*Do this:*
Select each line where the word "slide" appears.

*Data rows:*
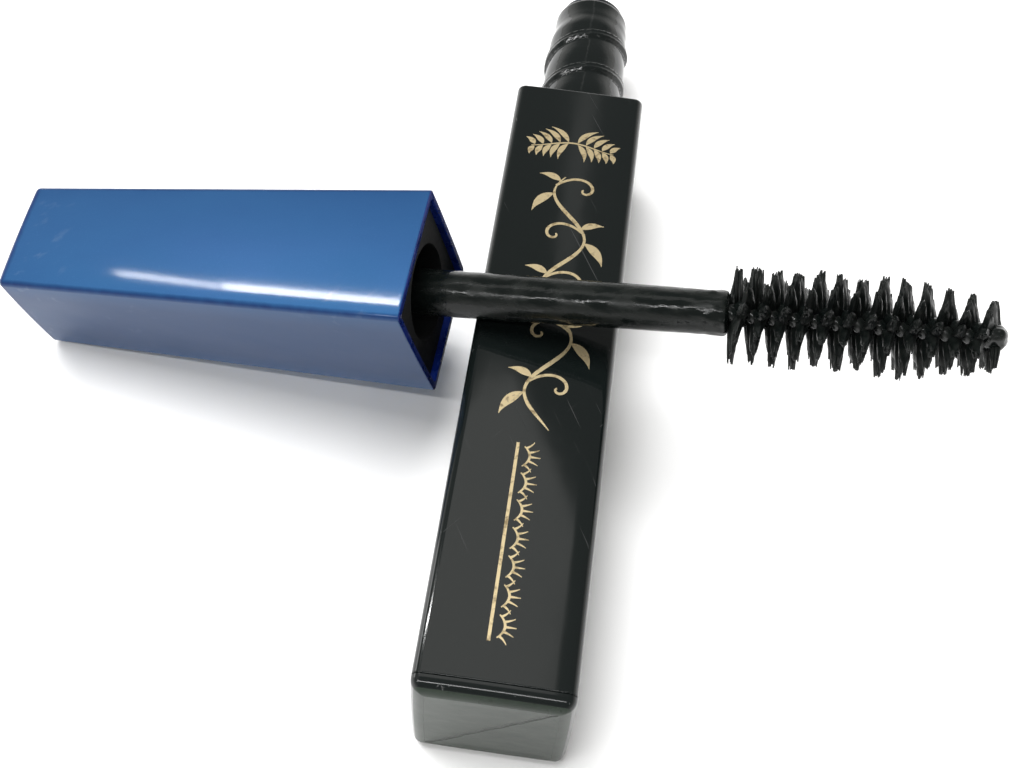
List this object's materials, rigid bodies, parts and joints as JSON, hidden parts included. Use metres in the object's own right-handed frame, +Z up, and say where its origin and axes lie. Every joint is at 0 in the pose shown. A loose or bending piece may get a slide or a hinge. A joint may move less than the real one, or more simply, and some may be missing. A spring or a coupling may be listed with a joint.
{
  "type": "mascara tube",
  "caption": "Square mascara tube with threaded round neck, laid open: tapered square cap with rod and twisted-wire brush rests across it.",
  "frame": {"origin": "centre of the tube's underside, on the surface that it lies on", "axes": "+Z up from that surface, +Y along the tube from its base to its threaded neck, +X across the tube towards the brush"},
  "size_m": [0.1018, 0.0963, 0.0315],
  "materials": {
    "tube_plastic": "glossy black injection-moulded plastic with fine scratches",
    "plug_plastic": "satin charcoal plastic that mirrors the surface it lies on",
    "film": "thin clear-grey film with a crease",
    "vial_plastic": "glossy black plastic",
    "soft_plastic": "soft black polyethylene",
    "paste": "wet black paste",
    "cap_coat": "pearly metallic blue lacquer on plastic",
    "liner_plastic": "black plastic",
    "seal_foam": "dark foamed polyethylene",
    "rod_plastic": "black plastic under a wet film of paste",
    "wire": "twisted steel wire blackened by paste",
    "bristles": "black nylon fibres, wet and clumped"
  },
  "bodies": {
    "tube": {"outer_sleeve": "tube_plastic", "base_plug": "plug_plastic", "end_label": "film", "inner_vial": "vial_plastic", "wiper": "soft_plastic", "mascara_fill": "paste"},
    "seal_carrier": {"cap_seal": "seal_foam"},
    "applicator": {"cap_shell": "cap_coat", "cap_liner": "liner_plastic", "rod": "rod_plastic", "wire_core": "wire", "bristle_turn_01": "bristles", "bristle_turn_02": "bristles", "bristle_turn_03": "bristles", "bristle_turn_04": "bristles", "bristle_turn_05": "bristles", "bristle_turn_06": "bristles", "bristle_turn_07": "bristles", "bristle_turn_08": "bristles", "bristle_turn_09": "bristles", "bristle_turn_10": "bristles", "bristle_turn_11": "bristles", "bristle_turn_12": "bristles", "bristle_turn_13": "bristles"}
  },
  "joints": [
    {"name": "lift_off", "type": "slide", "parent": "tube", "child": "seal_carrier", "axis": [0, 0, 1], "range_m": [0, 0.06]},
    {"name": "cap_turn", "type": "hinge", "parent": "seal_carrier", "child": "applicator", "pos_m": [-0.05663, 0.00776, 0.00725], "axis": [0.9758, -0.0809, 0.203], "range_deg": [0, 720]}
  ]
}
...
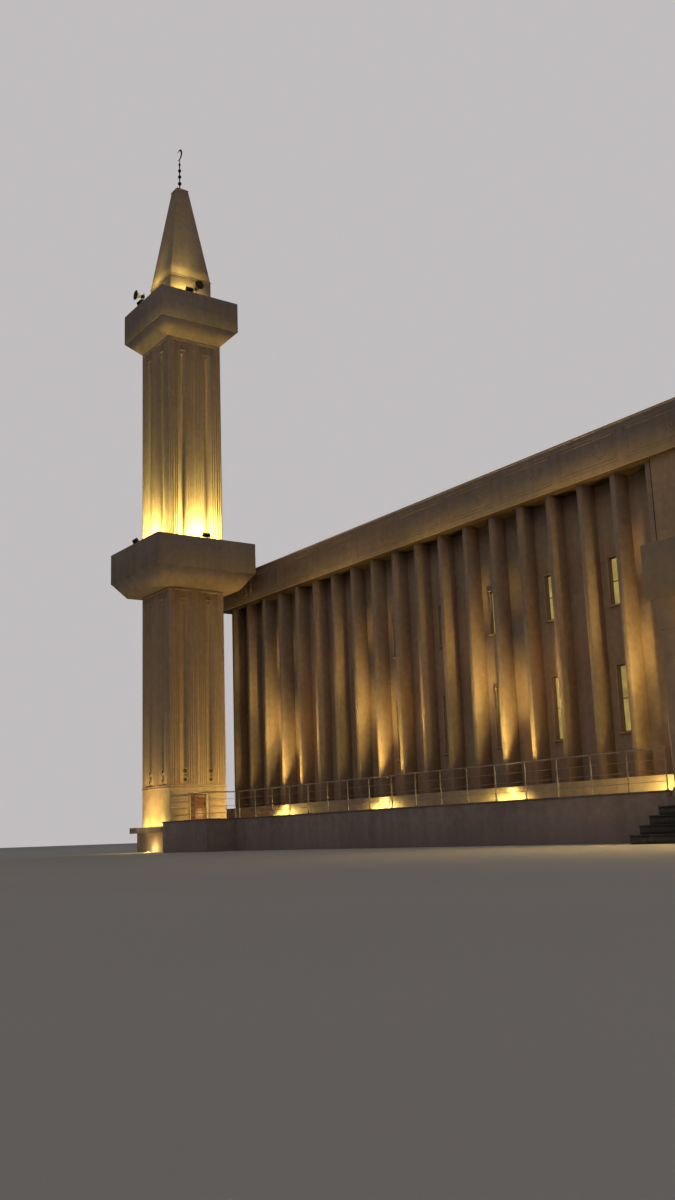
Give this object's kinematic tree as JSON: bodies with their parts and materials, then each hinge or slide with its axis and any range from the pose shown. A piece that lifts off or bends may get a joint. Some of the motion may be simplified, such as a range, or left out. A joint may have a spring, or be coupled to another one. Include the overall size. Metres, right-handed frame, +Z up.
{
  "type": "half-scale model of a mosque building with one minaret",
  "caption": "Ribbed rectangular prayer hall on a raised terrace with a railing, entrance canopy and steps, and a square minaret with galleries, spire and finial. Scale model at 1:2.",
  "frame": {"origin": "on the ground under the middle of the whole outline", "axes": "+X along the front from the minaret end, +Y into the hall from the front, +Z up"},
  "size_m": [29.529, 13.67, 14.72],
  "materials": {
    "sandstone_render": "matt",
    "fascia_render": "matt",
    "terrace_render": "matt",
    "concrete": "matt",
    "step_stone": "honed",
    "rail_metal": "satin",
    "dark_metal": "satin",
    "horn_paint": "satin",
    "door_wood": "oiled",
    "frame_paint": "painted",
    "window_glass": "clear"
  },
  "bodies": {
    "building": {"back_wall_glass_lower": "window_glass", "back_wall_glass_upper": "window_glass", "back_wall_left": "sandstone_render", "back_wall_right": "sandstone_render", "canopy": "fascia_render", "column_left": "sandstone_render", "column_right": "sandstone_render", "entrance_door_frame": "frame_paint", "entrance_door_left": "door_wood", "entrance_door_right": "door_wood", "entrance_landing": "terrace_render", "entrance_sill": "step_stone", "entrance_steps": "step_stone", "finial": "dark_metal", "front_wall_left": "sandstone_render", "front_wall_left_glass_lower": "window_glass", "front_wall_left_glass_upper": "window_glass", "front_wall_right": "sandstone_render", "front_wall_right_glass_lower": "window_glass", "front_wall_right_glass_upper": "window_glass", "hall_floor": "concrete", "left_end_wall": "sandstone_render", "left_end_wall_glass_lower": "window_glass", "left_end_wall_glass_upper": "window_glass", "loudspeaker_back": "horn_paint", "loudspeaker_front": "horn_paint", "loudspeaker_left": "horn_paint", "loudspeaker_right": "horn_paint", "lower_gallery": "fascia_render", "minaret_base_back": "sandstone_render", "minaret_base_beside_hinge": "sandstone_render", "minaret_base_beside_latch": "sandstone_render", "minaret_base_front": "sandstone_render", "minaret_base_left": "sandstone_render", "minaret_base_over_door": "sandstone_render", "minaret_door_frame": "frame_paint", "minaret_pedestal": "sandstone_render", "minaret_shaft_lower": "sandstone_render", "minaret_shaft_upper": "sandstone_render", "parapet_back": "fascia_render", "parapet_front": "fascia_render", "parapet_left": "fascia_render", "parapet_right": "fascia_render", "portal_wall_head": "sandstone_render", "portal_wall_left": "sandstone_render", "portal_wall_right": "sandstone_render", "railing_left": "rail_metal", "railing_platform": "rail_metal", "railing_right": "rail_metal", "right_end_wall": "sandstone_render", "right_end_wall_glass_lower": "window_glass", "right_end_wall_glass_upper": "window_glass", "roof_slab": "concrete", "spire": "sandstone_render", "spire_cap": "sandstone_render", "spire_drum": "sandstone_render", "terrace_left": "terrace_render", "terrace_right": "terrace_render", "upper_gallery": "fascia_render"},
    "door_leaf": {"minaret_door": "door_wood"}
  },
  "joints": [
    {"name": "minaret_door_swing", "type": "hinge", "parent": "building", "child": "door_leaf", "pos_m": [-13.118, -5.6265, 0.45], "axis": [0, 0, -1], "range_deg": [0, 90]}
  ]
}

*Completed exercise:*
List this object's materials, rigid bodies, parts and joints as JSON, hidden parts included. Use metres in the object's own right-handed frame, +Z up, and say where its origin and axes lie. Every joint is at 0 in the pose shown. A loose or bending piece may get a slide or a hinge. A joint may move less than the real one, or more simply, and some may be missing. A spring or a coupling may be listed with a joint.
    {"name": "lift_off", "type": "slide", "parent": "tube", "child": "seal_carrier", "axis": [0, 0, 1], "range_m": [0, 0.06]},
Give this object's kinematic tree as JSON: bodies with their parts and materials, then each hinge or slide with its axis and any range from the pose shown. A piece that lifts off or bends may get a joint. Some of the motion may be simplified, such as a range, or left out. A joint may have a spring, or be coupled to another one. Include the overall size. Metres, right-handed frame, +Z up.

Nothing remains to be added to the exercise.